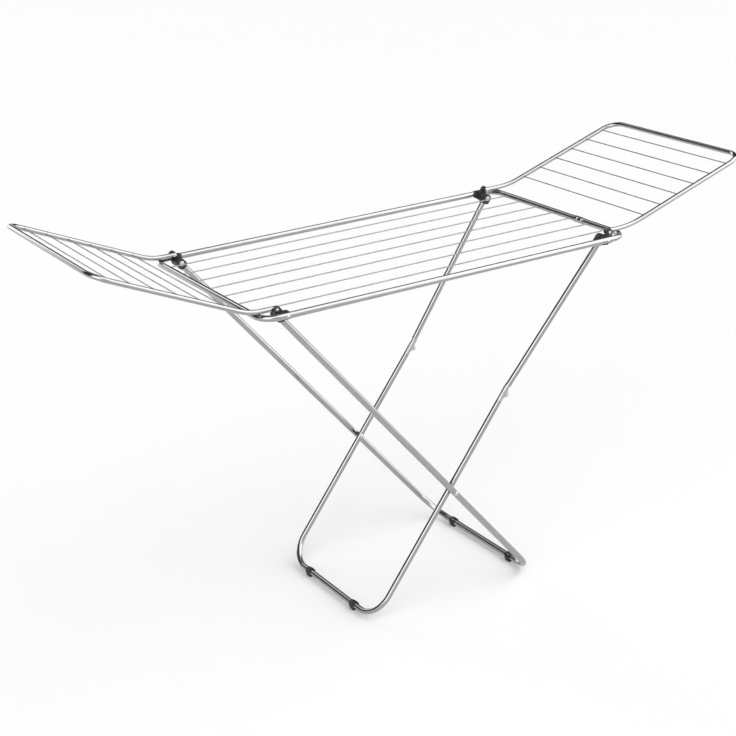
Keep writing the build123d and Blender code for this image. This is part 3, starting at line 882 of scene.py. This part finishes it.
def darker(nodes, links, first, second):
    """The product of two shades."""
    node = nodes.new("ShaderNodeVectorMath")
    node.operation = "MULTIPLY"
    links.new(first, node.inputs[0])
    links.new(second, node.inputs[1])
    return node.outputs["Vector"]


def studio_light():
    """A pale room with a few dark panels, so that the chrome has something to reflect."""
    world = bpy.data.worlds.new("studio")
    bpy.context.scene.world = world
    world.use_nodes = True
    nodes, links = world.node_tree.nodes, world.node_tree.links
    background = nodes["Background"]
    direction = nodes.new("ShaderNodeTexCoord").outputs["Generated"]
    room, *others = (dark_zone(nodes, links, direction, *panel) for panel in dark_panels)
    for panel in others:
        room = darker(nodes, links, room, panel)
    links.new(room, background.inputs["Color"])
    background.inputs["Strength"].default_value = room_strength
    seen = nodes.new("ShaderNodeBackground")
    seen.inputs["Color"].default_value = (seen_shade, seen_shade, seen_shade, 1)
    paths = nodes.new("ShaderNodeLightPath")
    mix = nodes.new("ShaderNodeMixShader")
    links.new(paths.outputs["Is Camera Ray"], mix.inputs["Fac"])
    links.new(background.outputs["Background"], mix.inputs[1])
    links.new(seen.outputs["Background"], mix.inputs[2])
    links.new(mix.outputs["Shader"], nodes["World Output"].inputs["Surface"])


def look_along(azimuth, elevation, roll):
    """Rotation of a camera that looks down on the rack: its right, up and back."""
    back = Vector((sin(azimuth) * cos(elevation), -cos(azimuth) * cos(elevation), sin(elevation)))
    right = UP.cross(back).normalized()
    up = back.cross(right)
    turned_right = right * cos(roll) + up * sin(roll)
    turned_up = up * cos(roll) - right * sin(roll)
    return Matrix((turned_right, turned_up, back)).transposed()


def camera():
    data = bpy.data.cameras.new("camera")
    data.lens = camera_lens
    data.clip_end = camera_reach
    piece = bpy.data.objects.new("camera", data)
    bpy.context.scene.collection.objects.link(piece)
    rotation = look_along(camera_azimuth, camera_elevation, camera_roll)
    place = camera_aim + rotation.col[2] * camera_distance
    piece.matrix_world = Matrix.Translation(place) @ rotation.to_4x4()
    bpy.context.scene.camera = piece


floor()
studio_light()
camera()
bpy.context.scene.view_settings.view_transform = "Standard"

- - -

THE EXERCISE: Repeat the data verbatim.

EXPECTED ANSWER:
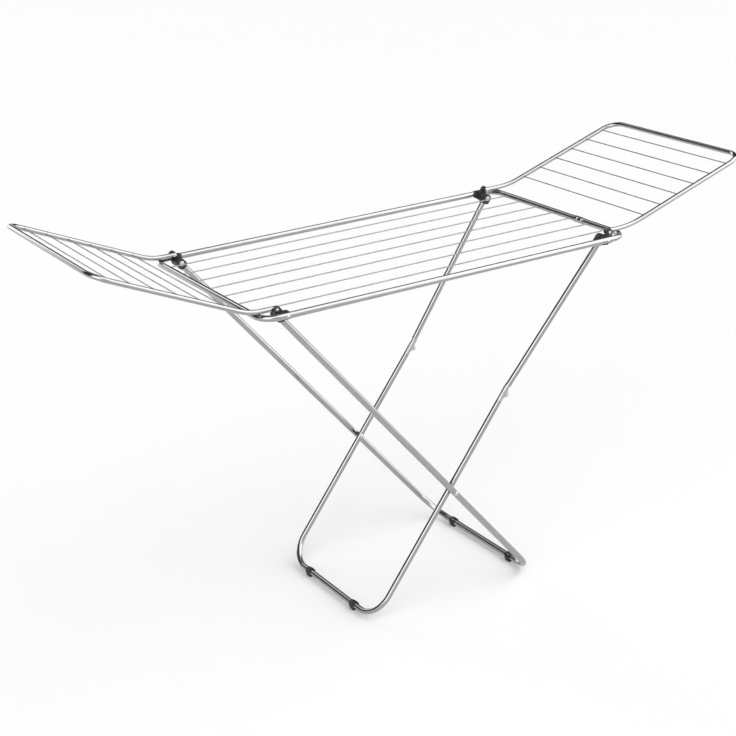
Keep writing the build123d and Blender code for this image. This is part 3, starting at line 882 of scene.py. This part finishes it.
def darker(nodes, links, first, second):
    """The product of two shades."""
    node = nodes.new("ShaderNodeVectorMath")
    node.operation = "MULTIPLY"
    links.new(first, node.inputs[0])
    links.new(second, node.inputs[1])
    return node.outputs["Vector"]


def studio_light():
    """A pale room with a few dark panels, so that the chrome has something to reflect."""
    world = bpy.data.worlds.new("studio")
    bpy.context.scene.world = world
    world.use_nodes = True
    nodes, links = world.node_tree.nodes, world.node_tree.links
    background = nodes["Background"]
    direction = nodes.new("ShaderNodeTexCoord").outputs["Generated"]
    room, *others = (dark_zone(nodes, links, direction, *panel) for panel in dark_panels)
    for panel in others:
        room = darker(nodes, links, room, panel)
    links.new(room, background.inputs["Color"])
    background.inputs["Strength"].default_value = room_strength
    seen = nodes.new("ShaderNodeBackground")
    seen.inputs["Color"].default_value = (seen_shade, seen_shade, seen_shade, 1)
    paths = nodes.new("ShaderNodeLightPath")
    mix = nodes.new("ShaderNodeMixShader")
    links.new(paths.outputs["Is Camera Ray"], mix.inputs["Fac"])
    links.new(background.outputs["Background"], mix.inputs[1])
    links.new(seen.outputs["Background"], mix.inputs[2])
    links.new(mix.outputs["Shader"], nodes["World Output"].inputs["Surface"])


def look_along(azimuth, elevation, roll):
    """Rotation of a camera that looks down on the rack: its right, up and back."""
    back = Vector((sin(azimuth) * cos(elevation), -cos(azimuth) * cos(elevation), sin(elevation)))
    right = UP.cross(back).normalized()
    up = back.cross(right)
    turned_right = right * cos(roll) + up * sin(roll)
    turned_up = up * cos(roll) - right * sin(roll)
    return Matrix((turned_right, turned_up, back)).transposed()


def camera():
    data = bpy.data.cameras.new("camera")
    data.lens = camera_lens
    data.clip_end = camera_reach
    piece = bpy.data.objects.new("camera", data)
    bpy.context.scene.collection.objects.link(piece)
    rotation = look_along(camera_azimuth, camera_elevation, camera_roll)
    place = camera_aim + rotation.col[2] * camera_distance
    piece.matrix_world = Matrix.Translation(place) @ rotation.to_4x4()
    bpy.context.scene.camera = piece


floor()
studio_light()
camera()
bpy.context.scene.view_settings.view_transform = "Standard"